In his interview Tuesday with TIME in New York City, Kuleba acknowledged the risk that a commercial vessel carrying thousands of tons of grain could be “drowned by a Russian mine or a Russian missile.”

“Is this the risk you are ready to take on your shoulder? This is the question that people here at [United Nations] headquarters, and in Ankara, have to answer,” Kuleba said at Ukraine’s mission to the U.N. “We don’t want to put anyone’s life at risk at our discretion,” he added. “If you ask us, are you ready to test it? We are. But we have to engage with others on minimizing risks.”

The last time Russia withdrew from the Black Sea grain deal at the end of October, Ukraine also announced that it would continue shipments with support from Turkey and the U.N. Within a few days, Russia backed down and rejoined the agreement, allowing the exports to resume. This time, Kuleba says, the same kind of brinkmanship might not change the Russian position so easily. “It worked once. We will see whether it will work again,” he says. “I don’t see that happening.”

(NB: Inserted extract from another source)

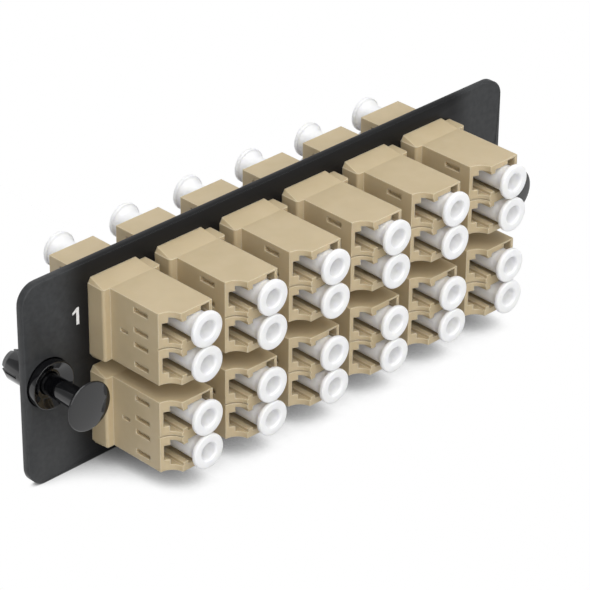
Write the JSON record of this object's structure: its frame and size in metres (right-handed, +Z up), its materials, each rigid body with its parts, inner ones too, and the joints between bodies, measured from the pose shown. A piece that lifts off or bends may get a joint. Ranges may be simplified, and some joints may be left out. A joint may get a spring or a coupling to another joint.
{
  "type": "fibre adapter panel",
  "caption": "Fibre adapter panel: a black mounting plate with rows of beige duplex adapters, white dust caps in every port and a push-pull plunger at each end.",
  "frame": {"origin": "centre of the plate's rear face, which seats on the frame that the panel is fixed to", "axes": "+X along the plate, +Y behind the plate, +Z up; the ports on show face -Y"},
  "size_m": [0.109, 0.0358, 0.0366],
  "materials": {
    "plate_paint": "satin black powder coat on steel",
    "adapter_plastic": "moulded beige plastic, lightly satin",
    "cap_plastic": "soft white translucent plastic",
    "fastener_plastic": "moulded black nylon, glossy",
    "sleeve_ceramic": "ground white ceramic",
    "clip_steel": "stamped spring steel"
  },
  "bodies": {
    "panel": {"mounting_plate": "plate_paint", "adapter_01_front_shell": "adapter_plastic", "adapter_01_rear_shell": "adapter_plastic", "adapter_01_dust_caps": "cap_plastic", "adapter_02_front_shell": "adapter_plastic", "adapter_02_rear_shell": "adapter_plastic", "adapter_02_dust_caps": "cap_plastic", "adapter_03_front_shell": "adapter_plastic", "adapter_03_rear_shell": "adapter_plastic", "adapter_03_dust_caps": "cap_plastic", "adapter_04_front_shell": "adapter_plastic", "adapter_04_rear_shell": "adapter_plastic", "adapter_04_dust_caps": "cap_plastic", "adapter_05_front_shell": "adapter_plastic", "adapter_05_rear_shell": "adapter_plastic", "adapter_05_dust_caps": "cap_plastic", "adapter_06_front_shell": "adapter_plastic", "adapter_06_rear_shell": "adapter_plastic", "adapter_06_dust_caps": "cap_plastic", "adapter_07_front_shell": "adapter_plastic", "adapter_07_rear_shell": "adapter_plastic", "adapter_07_dust_caps": "cap_plastic", "adapter_08_front_shell": "adapter_plastic", "adapter_08_rear_shell": "adapter_plastic", "adapter_08_dust_caps": "cap_plastic", "adapter_09_front_shell": "adapter_plastic", "adapter_09_rear_shell": "adapter_plastic", "adapter_09_dust_caps": "cap_plastic", "adapter_10_front_shell": "adapter_plastic", "adapter_10_rear_shell": "adapter_plastic", "adapter_10_dust_caps": "cap_plastic", "adapter_11_front_shell": "adapter_plastic", "adapter_11_rear_shell": "adapter_plastic", "adapter_11_dust_caps": "cap_plastic", "adapter_12_front_shell": "adapter_plastic", "adapter_12_rear_shell": "adapter_plastic", "adapter_12_dust_caps": "cap_plastic", "column_1_split_sleeves": "sleeve_ceramic", "column_1_retaining_clips": "clip_steel", "column_2_split_sleeves": "sleeve_ceramic", "column_2_retaining_clips": "clip_steel", "column_3_split_sleeves": "sleeve_ceramic", "column_3_retaining_clips": "clip_steel", "column_4_split_sleeves": "sleeve_ceramic", "column_4_retaining_clips": "clip_steel", "column_5_split_sleeves": "sleeve_ceramic", "column_5_retaining_clips": "clip_steel", "column_6_split_sleeves": "sleeve_ceramic", "column_6_retaining_clips": "clip_steel", "left_grommet": "fastener_plastic", "right_grommet": "fastener_plastic"},
    "left_plunger": {"left_plunger": "fastener_plastic"},
    "right_plunger": {"right_plunger": "fastener_plastic"}
  },
  "joints": [
    {"name": "left_plunger_press", "type": "slide", "parent": "panel", "child": "left_plunger", "axis": [0, 1, 0], "range_m": [0, 0.0076]},
    {"name": "right_plunger_press", "type": "slide", "parent": "panel", "child": "right_plunger", "axis": [0, 1, 0], "range_m": [-0.0019, 0.0057]}
  ]
}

For Russia, Kuleba said, there appears to be little advantage in returning to the deal. The disruption of Ukrainian exports is almost certain to cause a continued spike in grain prices on the global market. Prices of wheat, corn and soybeans all climbed on Monday in response to the news of Russia’s decision not to renew the deal. Wheat futures soared by 3%, setting off renewed concern of food shortages and inflation, especially in parts of Africa and Asia that rely on Ukrainian grain supplies. The global benchmark for wheat prices went up by as much as 9% on Wednesday after the Russian defense ministry statement.

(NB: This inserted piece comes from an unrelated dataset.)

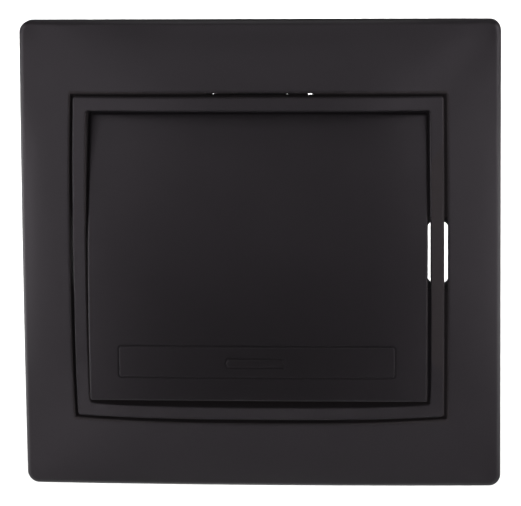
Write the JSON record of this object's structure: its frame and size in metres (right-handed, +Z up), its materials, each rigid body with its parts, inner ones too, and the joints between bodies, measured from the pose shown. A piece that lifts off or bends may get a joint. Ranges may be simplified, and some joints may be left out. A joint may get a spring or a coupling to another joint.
{
  "type": "light switch",
  "caption": "Flush single-gang light switch in satin black: square pillowed frame, insert ring and wide rocker key with a raised label field, on a steel support plate with claws.",
  "frame": {"origin": "middle of the 60 mm screw pattern, on the wall plane behind the support plate", "axes": "+Z up the wall, -Y out of the wall towards the user, +X to the user's right"},
  "size_m": [0.0812, 0.0365, 0.0797],
  "materials": {
    "outer_frame": "soft velvet grain, painted black",
    "inner_bezel": "soft velvet grain, painted black",
    "rocker_key": "soft velvet grain, painted black",
    "support_plate": "zinc plated",
    "mechanism_cover": "moulded, satin",
    "mechanism_base": "moulded, satin",
    "rocker_cradle": "moulded, satin",
    "plunger": "moulded, satin",
    "plunger_spring": "drawn spring wire",
    "moving_contact": "rolled strip",
    "moving_tip": "silver alloy",
    "fixed_contact": "rolled strip",
    "fixed_tip": "silver alloy",
    "common_contact": "rolled strip",
    "cover_screws": "zinc plated",
    "line_clamp": "zinc plated",
    "load_clamp": "zinc plated",
    "line_screw": "zinc plated",
    "load_screw": "zinc plated",
    "claw_right": "zinc plated",
    "claw_left": "zinc plated",
    "claw_nut_right": "zinc plated",
    "claw_nut_left": "zinc plated",
    "claw_screw_right": "zinc plated",
    "claw_screw_left": "zinc plated"
  },
  "bodies": {
    "mechanism": {"outer_frame": "outer_frame", "inner_bezel": "inner_bezel", "support_plate": "support_plate", "mechanism_cover": "mechanism_cover", "mechanism_base": "mechanism_base", "fixed_contact": "fixed_contact", "fixed_tip": "fixed_tip", "common_contact": "common_contact", "cover_screws": "cover_screws"},
    "rocker": {"rocker_key": "rocker_key", "rocker_cradle": "rocker_cradle", "plunger_spring": "plunger_spring"},
    "plunger": {"plunger": "plunger"},
    "contact_arm": {"moving_contact": "moving_contact", "moving_tip": "moving_tip"},
    "line_clamp": {"line_clamp": "line_clamp"},
    "line_screw": {"line_screw": "line_screw"},
    "load_clamp": {"load_clamp": "load_clamp"},
    "load_screw": {"load_screw": "load_screw"},
    "claw_right": {"claw_right": "claw_right"},
    "claw_left": {"claw_left": "claw_left"},
    "claw_nut_right": {"claw_nut_right": "claw_nut_right"},
    "claw_nut_left": {"claw_nut_left": "claw_nut_left"},
    "claw_screw_right": {"claw_screw_right": "claw_screw_right"},
    "claw_screw_left": {"claw_screw_left": "claw_screw_left"}
  },
  "joints": [
    {"name": "rocker_hinge", "type": "hinge", "parent": "mechanism", "child": "rocker", "pos_m": [0, -0.0068, 0], "axis": [1, 0, 0], "range_deg": [0, 14.14]},
    {"name": "contact_rock", "type": "hinge", "parent": "mechanism", "child": "contact_arm", "pos_m": [0, 0.0067, 0], "axis": [1, 0, 0], "range_deg": [-18.05, 0.05]},
    {"name": "plunger_slide", "type": "slide", "parent": "rocker", "child": "plunger", "axis": [0, -0.9924, 0.1231], "range_m": [0, 0.0008], "stiffness_N_per_m": 500, "deforming": ["plunger_spring"]},
    {"name": "line_clamp_slide", "type": "slide", "parent": "mechanism", "child": "line_clamp", "axis": [0, -1, 0], "range_m": [0, 0.0024]},
    {"name": "line_screw_turn", "type": "hinge", "parent": "line_clamp", "child": "line_screw", "pos_m": [0, 0.0216, -0.013], "axis": [0, -1, 0], "range_deg": [0, 1441]},
    {"name": "load_clamp_slide", "type": "slide", "parent": "mechanism", "child": "load_clamp", "axis": [0, -1, 0], "range_m": [0, 0.0024]},
    {"name": "load_screw_turn", "type": "hinge", "parent": "load_clamp", "child": "load_screw", "pos_m": [0, 0.0216, 0.013], "axis": [0, -1, 0], "range_deg": [0, 1441]},
    {"name": "claw_screw_right_turn", "type": "hinge", "parent": "mechanism", "child": "claw_screw_right", "pos_m": [0.0242, 0, 0], "axis": [0, 1, 0], "range_deg": [0, 2341]},
    {"name": "claw_nut_right_slide", "type": "slide", "parent": "mechanism", "child": "claw_nut_right", "axis": [0, -1, 0], "range_m": [0, 0.00325]},
    {"name": "claw_right_swing", "type": "hinge", "parent": "mechanism", "child": "claw_right", "pos_m": [0.02, 0.00155, 0], "axis": [0, 0, -1], "range_deg": [0, 26.05]},
    {"name": "claw_screw_left_turn", "type": "hinge", "parent": "mechanism", "child": "claw_screw_left", "pos_m": [-0.0242, 0, 0], "axis": [0, 1, 0], "range_deg": [0, 2341]},
    {"name": "claw_nut_left_slide", "type": "slide", "parent": "mechanism", "child": "claw_nut_left", "axis": [0, -1, 0], "range_m": [0, 0.00325]},
    {"name": "claw_left_swing", "type": "hinge", "parent": "mechanism", "child": "claw_left", "pos_m": [-0.02, 0.00155, 0], "axis": [0, 0, 1], "range_deg": [0, 26.05]}
  ],
  "couplings": [
    {"joint": "contact_rock", "follows": "rocker_hinge", "ratio": -1.273},
    {"joint": "line_screw_turn", "follows": "line_clamp_slide", "rad_per_m": 10472},
    {"joint": "load_screw_turn", "follows": "load_clamp_slide", "rad_per_m": 10472},
    {"joint": "claw_screw_right_turn", "follows": "claw_nut_right_slide", "rad_per_m": 12566},
    {"joint": "claw_right_swing", "follows": "claw_nut_right_slide", "rad_per_m": 139.63},
    {"joint": "claw_screw_left_turn", "follows": "claw_nut_left_slide", "rad_per_m": 12566},
    {"joint": "claw_left_swing", "follows": "claw_nut_left_slide", "rad_per_m": 139.63}
  ]
}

Russia stands to benefit from these developments, Kuleba says. “By terminating the grain deal, they kill two hares with one shot.” Not only does the move threaten a vital source of revenue for Ukraine’s war-battered economy, it also opens the door for Russia to sell its own grain at higher prices on the global market. “Behind all of this diplomatic smoke screen, Russians are just trying to make more money,” he says.

In a statement on Tuesday, the Russian defense ministry said that its latest wave of missile attacks on two Ukrainian port cities, Odesa and Mykolaiv, were “a mass revenge strike” in response to an explosion that damaged Russia’s bridge to Crimea, a region of Ukraine it has occupied since 2014.

Ukraine has not claimed responsibility for the attack on the bridge but officials in Kyiv consider it a legitimate target, as Russia uses it to supply military forces involved in the invasion of Ukraine. “Any illegal structures used to deliver Russian instruments of mass murder are necessarily short-lived,” Mykhailo Podolyak, an adviser to the Office of the Ukrainian President Volodymyr Zelensky, said in a tweet on Tuesday.